Data for this exercise:
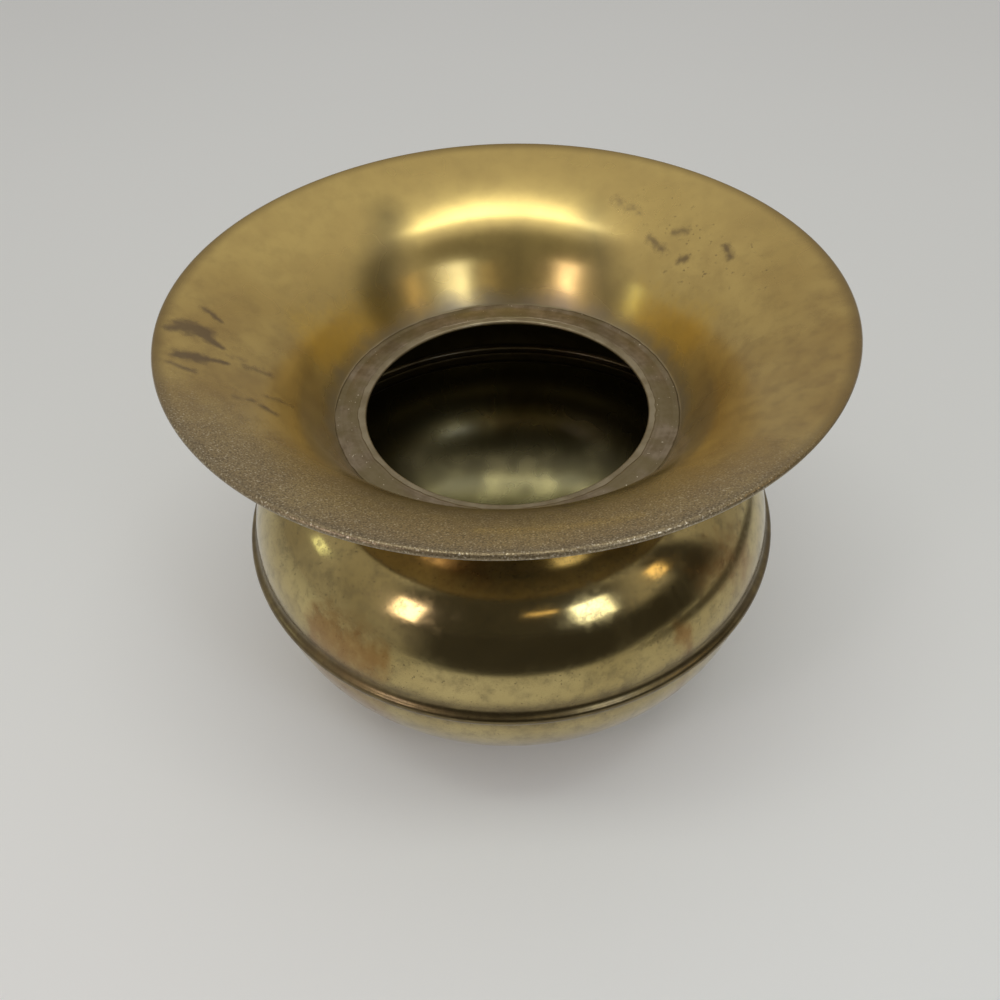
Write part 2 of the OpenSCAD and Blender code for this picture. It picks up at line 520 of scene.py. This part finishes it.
def stroke(tree, flat, start_x, start_y, end_x, end_y, start_w, end_w, depth):
    """How far a place lies inside a smudge drawn from one point to another, in millimetres seen from above:
    depth * (1 - distance from the line / half width there), where the half width changes evenly along it."""
    start = (start_x * MM, start_y * MM, 0)
    run = ((end_x - start_x) * MM, (end_y - start_y) * MM, 0)
    length = math.hypot(run[0], run[1])
    back = add(tree, "ShaderNodeVectorMath", {0: flat, 1: start}, operation="SUBTRACT").outputs[0]
    dot = add(tree, "ShaderNodeVectorMath", {0: back, 1: run}, operation="DOT_PRODUCT").outputs["Value"]
    share = add(
        tree, "ShaderNodeMath", {0: dot, 1: length ** 2}, operation="DIVIDE", use_clamp=True,
    ).outputs[0]
    reach = add(tree, "ShaderNodeVectorMath", {0: run, "Scale": share}, operation="SCALE").outputs[0]
    away = add(tree, "ShaderNodeVectorMath", {0: back, 1: reach}, operation="DISTANCE").outputs["Value"]
    width = add(tree, "ShaderNodeMapRange", {0: share, 3: start_w * MM, 4: end_w * MM}).outputs[0]
    inside = maths(tree, "SUBTRACT", 1.0, maths(tree, "DIVIDE", away, width))
    return times(tree, inside, depth)


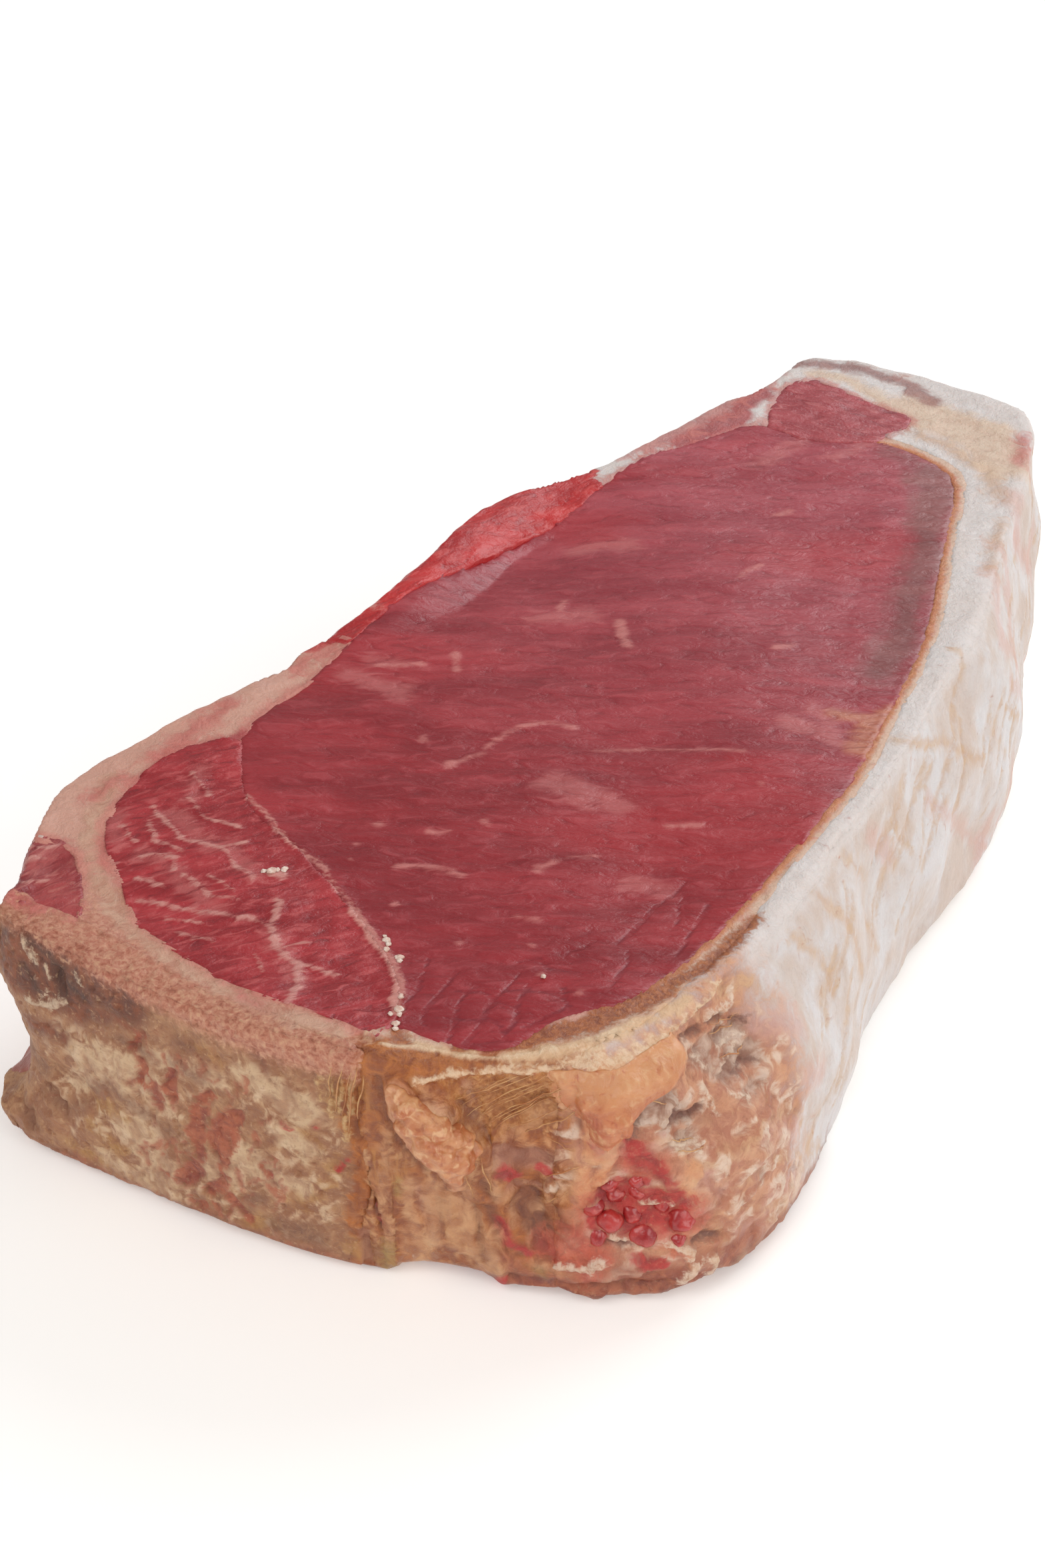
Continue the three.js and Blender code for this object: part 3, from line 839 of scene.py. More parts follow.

What is expected:
Restate the whole of the material exactly.

Correct output:
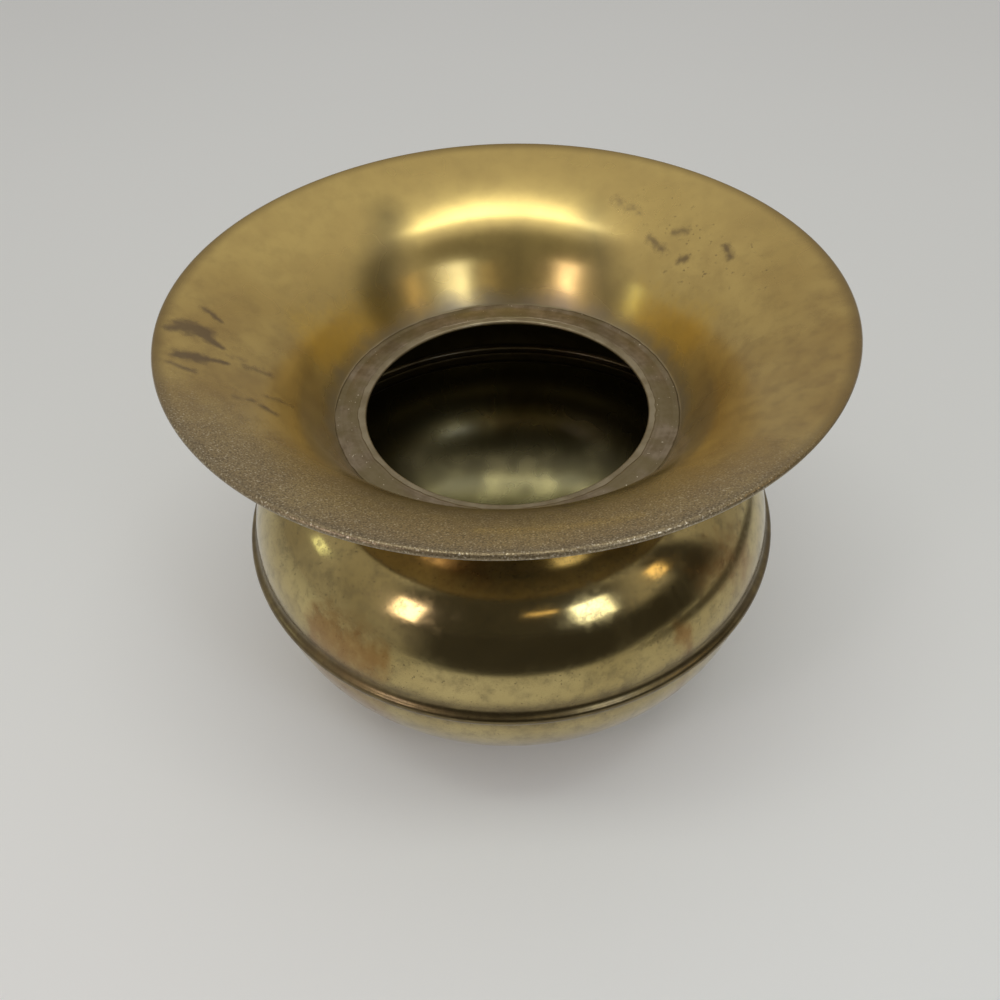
Write part 2 of the OpenSCAD and Blender code for this picture. It picks up at line 520 of scene.py. This part finishes it.
def stroke(tree, flat, start_x, start_y, end_x, end_y, start_w, end_w, depth):
    """How far a place lies inside a smudge drawn from one point to another, in millimetres seen from above:
    depth * (1 - distance from the line / half width there), where the half width changes evenly along it."""
    start = (start_x * MM, start_y * MM, 0)
    run = ((end_x - start_x) * MM, (end_y - start_y) * MM, 0)
    length = math.hypot(run[0], run[1])
    back = add(tree, "ShaderNodeVectorMath", {0: flat, 1: start}, operation="SUBTRACT").outputs[0]
    dot = add(tree, "ShaderNodeVectorMath", {0: back, 1: run}, operation="DOT_PRODUCT").outputs["Value"]
    share = add(
        tree, "ShaderNodeMath", {0: dot, 1: length ** 2}, operation="DIVIDE", use_clamp=True,
    ).outputs[0]
    reach = add(tree, "ShaderNodeVectorMath", {0: run, "Scale": share}, operation="SCALE").outputs[0]
    away = add(tree, "ShaderNodeVectorMath", {0: back, 1: reach}, operation="DISTANCE").outputs["Value"]
    width = add(tree, "ShaderNodeMapRange", {0: share, 3: start_w * MM, 4: end_w * MM}).outputs[0]
    inside = maths(tree, "SUBTRACT", 1.0, maths(tree, "DIVIDE", away, width))
    return times(tree, inside, depth)


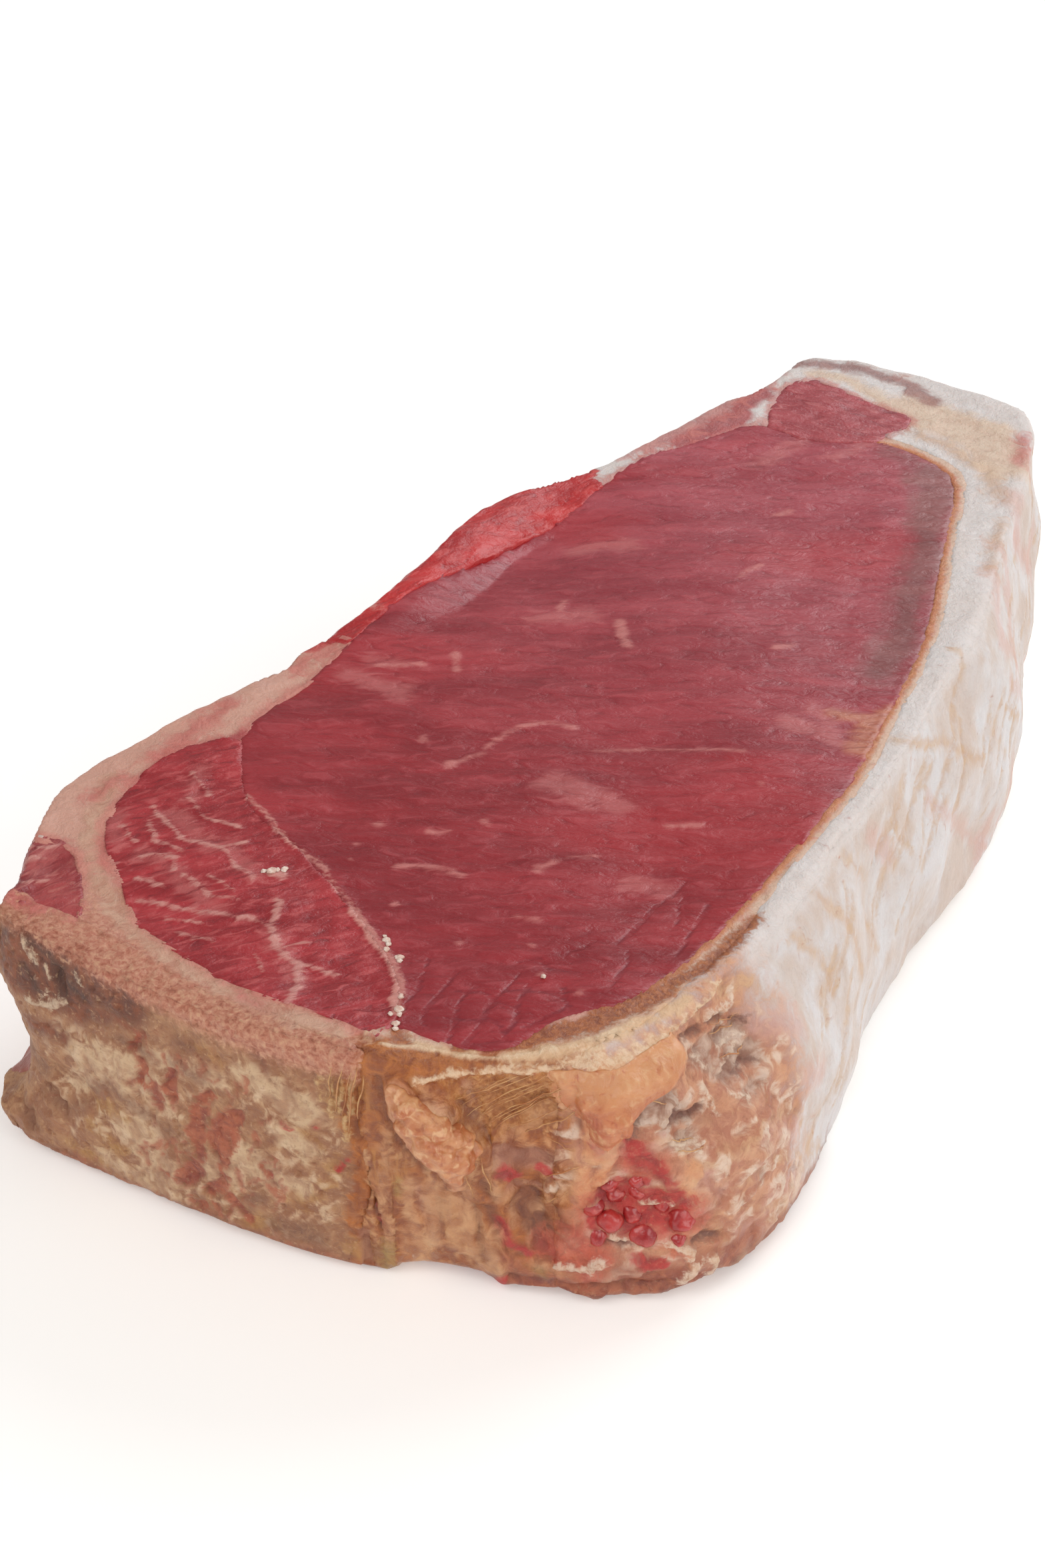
Continue the three.js and Blender code for this object: part 3, from line 839 of scene.py. More parts follow.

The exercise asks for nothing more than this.